Red Lion 3 Windsor Street: This once belonged to Sir William Perkins, who dies in 1740. It was quite a respectable establishment in the 18th century and probably an inn from a much earlier date. It survived until after the 1914-18 War and was also know as the Lion Inn.
Red Lion 2-6 Windsor Street (next to the church): This was called the Red Lion in 1624 and 1745 but presumably ceased to be an inn soon after this. By 1716, when it came into the hands of Sir William Perkins, the building comprised four separate dwellings.
Rendevous Hotel 77 Bridge Road
Rose and Crown –– See Town Hall Tavern
Station Hotel 1 Guildford Street: Dates from 1869.
Sun Inn 24 Windsor Street: The date of establishment is unknown but at the close of the 18th century it was being run by George Wheeler, the great-grandfather of local historian Lucy Wheeler. It was known as the Rising Sun in 1814 and closed in 1970.

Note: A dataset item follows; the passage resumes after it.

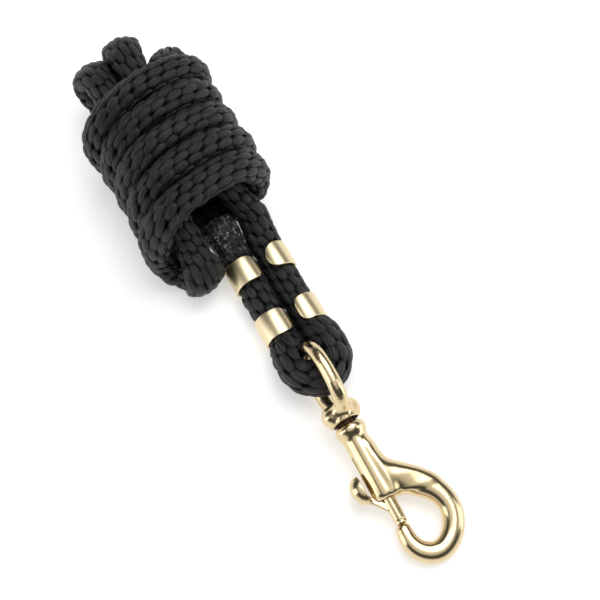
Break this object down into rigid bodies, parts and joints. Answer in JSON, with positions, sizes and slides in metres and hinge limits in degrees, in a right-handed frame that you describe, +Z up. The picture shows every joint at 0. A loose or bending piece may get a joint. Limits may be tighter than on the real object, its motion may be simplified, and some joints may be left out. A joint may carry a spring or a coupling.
{
  "type": "lead rope",
  "caption": "Hanked black braided lead rope ending in a clamped eye with a swivelling brass bolt snap.",
  "frame": {"origin": "bottom centre of the whole object's bounding box, on the table it lies on", "axes": "+X from the hank to the hook along the object's length, +Z up, +Y towards the side the hook bulges to; the snap's lever is on the -Y side"},
  "size_m": [0.2846, 0.0714, 0.0568],
  "materials": {
    "rope": "braided synthetic rope, satin",
    "clamp_brass": "stamped strip, satin",
    "snap_brass": "cast, polished",
    "spring_steel": "drawn wire"
  },
  "bodies": {
    "hank": {"rope_hank": "rope"},
    "neck": {"rope_eye": "rope", "rope_clamp_1": "clamp_brass", "rope_clamp_2": "clamp_brass"},
    "eye": {"swivel_eye": "snap_brass"},
    "snap": {"snap_body": "snap_brass", "spring": "spring_steel"},
    "bolt": {"bolt": "snap_brass"}
  },
  "joints": [
    {"name": "neck_flex", "type": "hinge", "parent": "hank", "child": "neck", "pos_m": [-0.03737, 0.01744, 0.0184], "axis": [0, -1, 0], "range_deg": [0, 30]},
    {"name": "eye_pivot", "type": "hinge", "parent": "neck", "child": "eye", "pos_m": [0.04943, 0.01089, 0.0143], "axis": [0, -1, 0], "range_deg": [-30, 60]},
    {"name": "swivel", "type": "hinge", "parent": "eye", "child": "snap", "pos_m": [0.07133, 0.00874, 0.01353], "axis": [0.991, 0, -0.1342], "continuous": true},
    {"name": "bolt_slide", "type": "slide", "parent": "snap", "child": "bolt", "axis": [-0.991, 0, 0.1342], "range_m": [0, 0.0125], "stiffness_N_per_m": 150, "springref_m": -0.012, "deforming": ["spring"]}
  ]
}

Swan (White Swan) 27 Windsor Street: Functioned as the White Swan in 1595 and continued so until at least 1733. It was of great local importance in the 18th and 19th centuries as the principal coaching inn and post office. The east end was rebuilt in the late 19th century. From 1750 – 1801 the landlords were the Daniell family, three members of which became well-known artists.
Tabard –See Crown Hotel
Tap –See Chertsey Brewery Tap
Three Tuns 110 Guildford Street: So-called in the early 18th century, so presumably at some stage was an inn.
Three Tuns 44-48 London Street: This is a half-timbered jettied building with an 18th century brick skin which is reputed to have been an inn called the Three Tuns. In 1705 it was leased to Henry Ward, a local brewer, as a house “commonly called or known by the name of the Three Tuns”. A subsequent lease in 1716 was to a husbandman named John Butterfield, which is when it may have ceased to be an inn.
Town Hall Tavern 20 London Street: Once called the Rose and Crown, this has been an inn since at least the early 1780s. The name was changed between 1861 and 1867.
Victory 49 Station Road: In existence 1855
Vine Inn London Street/Bridge Road: Used as a boarding school in 1839 and only became an inn shortly before 1851, although it appears to have been an inn called the Lamb in the 18th century.
Waggon and Horses Goosepool: In existence in 1845, it was still known as the Waggon and Horses Inn in 1906 but was described as a registered lodging house by 1909 and the “late Waggon and Horses” in 1926.
Wellington 125 Eastworth Road: Licensed before 1869.
White Hart 102-106 Guildford Street: An inn from at least the 1660s until its closure in 1788 from which coach services to London operated in the later part of the inn’s existence. The archway to the inn yard (later called White Hart Row) was demolished after damage by a lorry in 1970.